(Records that describe objects)
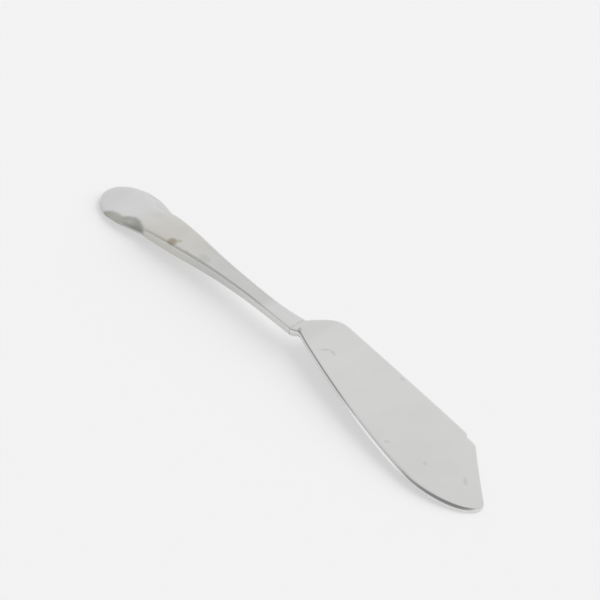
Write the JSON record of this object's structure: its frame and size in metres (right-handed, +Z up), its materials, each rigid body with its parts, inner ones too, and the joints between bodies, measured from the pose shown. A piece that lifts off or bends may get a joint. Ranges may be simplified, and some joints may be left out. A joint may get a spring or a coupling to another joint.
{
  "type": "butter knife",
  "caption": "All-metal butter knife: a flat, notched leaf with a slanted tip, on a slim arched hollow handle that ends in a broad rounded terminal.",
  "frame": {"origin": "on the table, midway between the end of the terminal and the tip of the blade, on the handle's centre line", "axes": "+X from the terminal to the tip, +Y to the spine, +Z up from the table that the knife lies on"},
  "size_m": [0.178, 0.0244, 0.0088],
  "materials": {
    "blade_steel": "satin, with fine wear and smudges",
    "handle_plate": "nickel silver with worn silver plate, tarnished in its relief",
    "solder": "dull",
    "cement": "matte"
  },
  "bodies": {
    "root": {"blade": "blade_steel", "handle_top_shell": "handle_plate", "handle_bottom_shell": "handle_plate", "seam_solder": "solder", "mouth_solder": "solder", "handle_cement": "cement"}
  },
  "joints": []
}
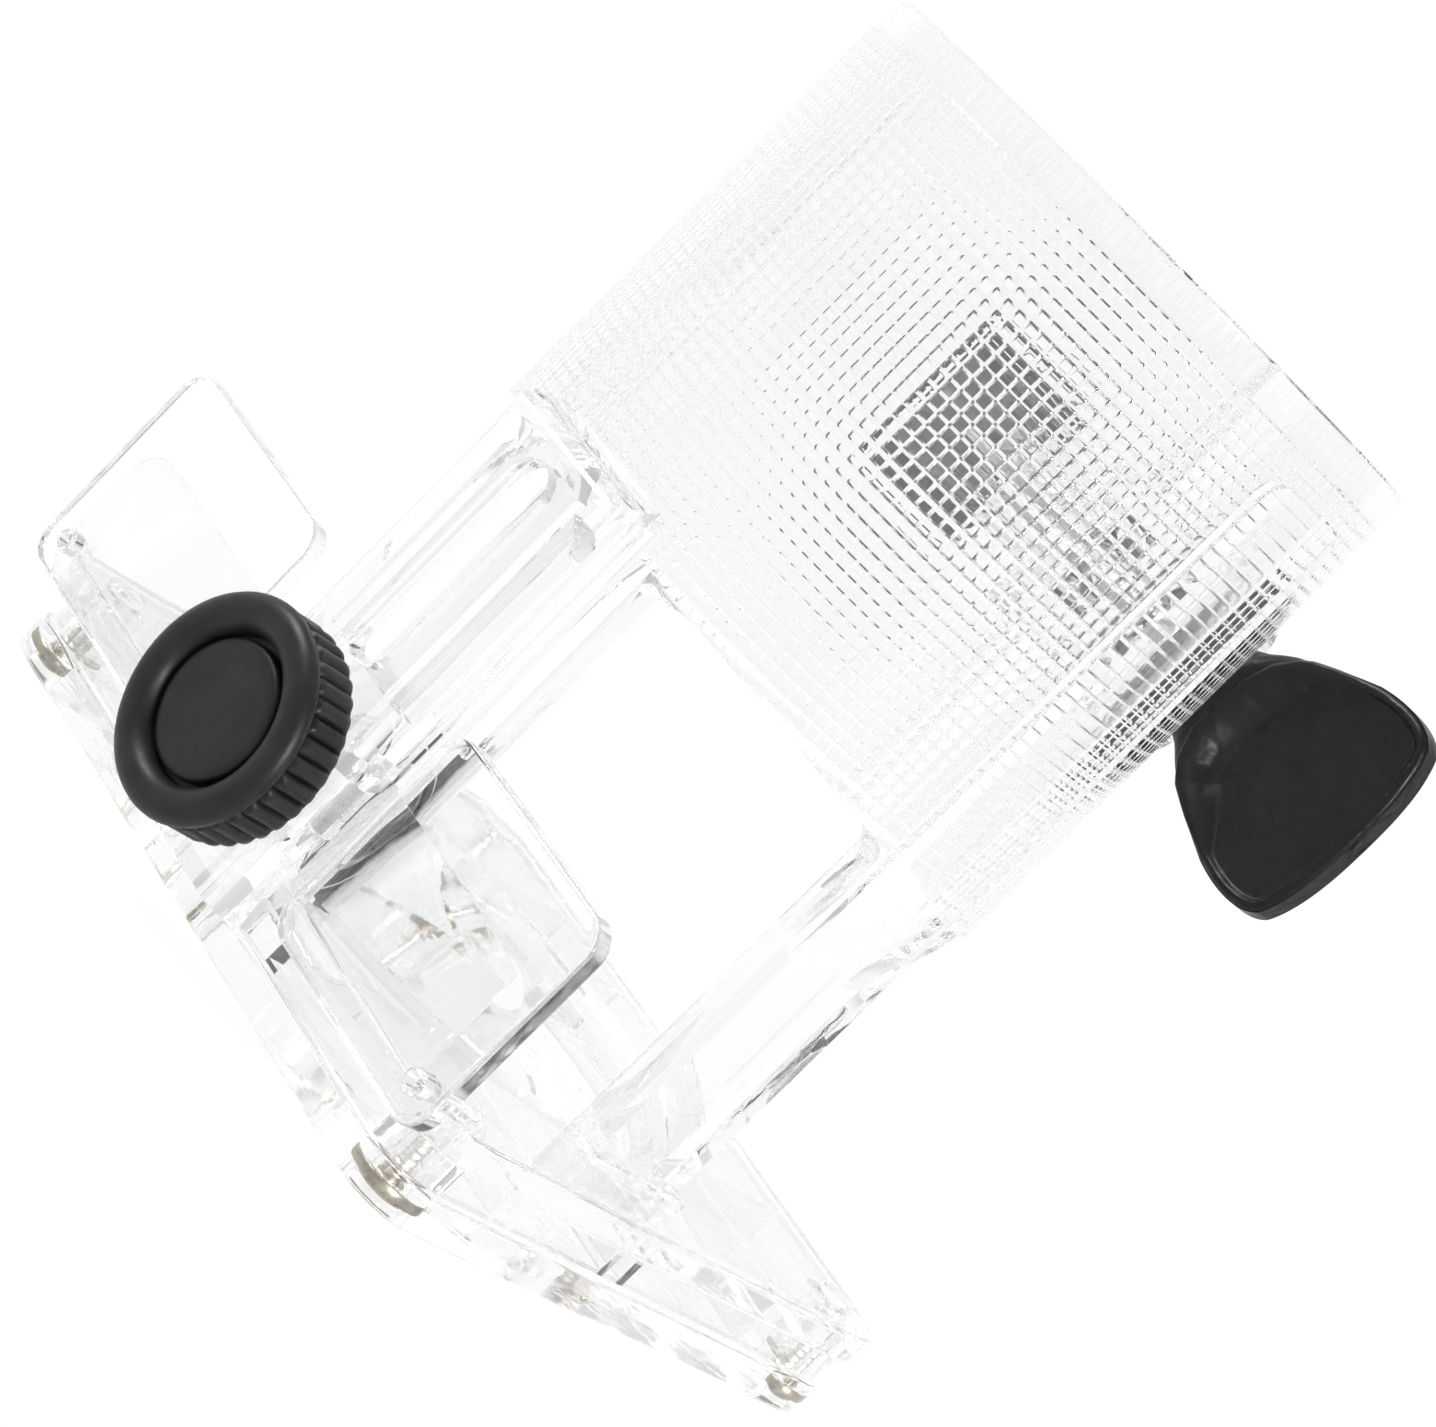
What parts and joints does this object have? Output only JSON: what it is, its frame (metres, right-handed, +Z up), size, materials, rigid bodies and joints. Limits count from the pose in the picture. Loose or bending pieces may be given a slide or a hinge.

## TASK:
Write out the entries above word for word.

## TASK RESPONSE:
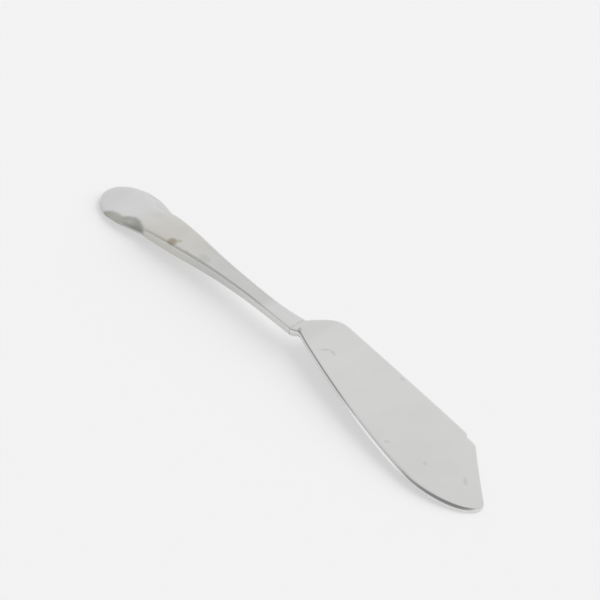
Write the JSON record of this object's structure: its frame and size in metres (right-handed, +Z up), its materials, each rigid body with its parts, inner ones too, and the joints between bodies, measured from the pose shown. A piece that lifts off or bends may get a joint. Ranges may be simplified, and some joints may be left out. A joint may get a spring or a coupling to another joint.
{
  "type": "butter knife",
  "caption": "All-metal butter knife: a flat, notched leaf with a slanted tip, on a slim arched hollow handle that ends in a broad rounded terminal.",
  "frame": {"origin": "on the table, midway between the end of the terminal and the tip of the blade, on the handle's centre line", "axes": "+X from the terminal to the tip, +Y to the spine, +Z up from the table that the knife lies on"},
  "size_m": [0.178, 0.0244, 0.0088],
  "materials": {
    "blade_steel": "satin, with fine wear and smudges",
    "handle_plate": "nickel silver with worn silver plate, tarnished in its relief",
    "solder": "dull",
    "cement": "matte"
  },
  "bodies": {
    "root": {"blade": "blade_steel", "handle_top_shell": "handle_plate", "handle_bottom_shell": "handle_plate", "seam_solder": "solder", "mouth_solder": "solder", "handle_cement": "cement"}
  },
  "joints": []
}
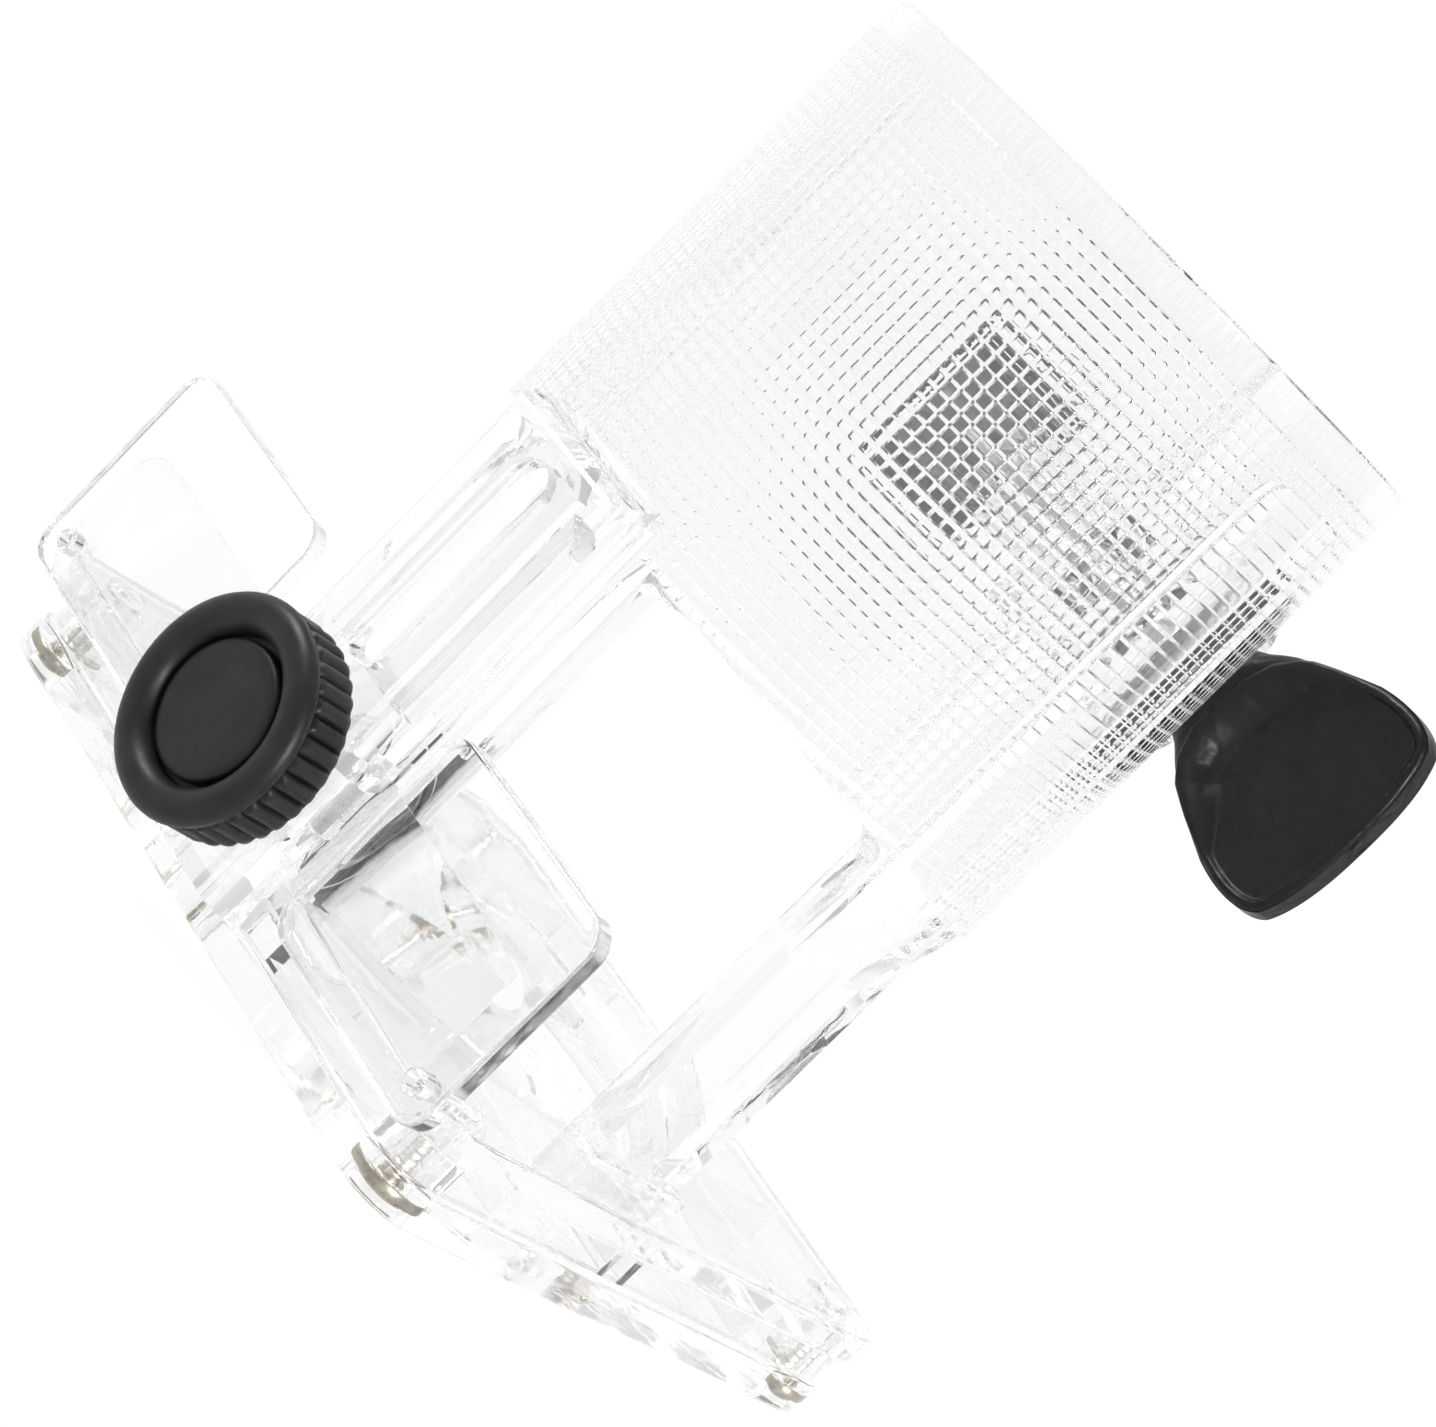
What parts and joints does this object have? Output only JSON: what it is, its frame (metres, right-handed, +Z up), size, materials, rigid bodies and joints. Limits count from the pose in the picture. Loose or bending pieces may be given a slide or a hinge.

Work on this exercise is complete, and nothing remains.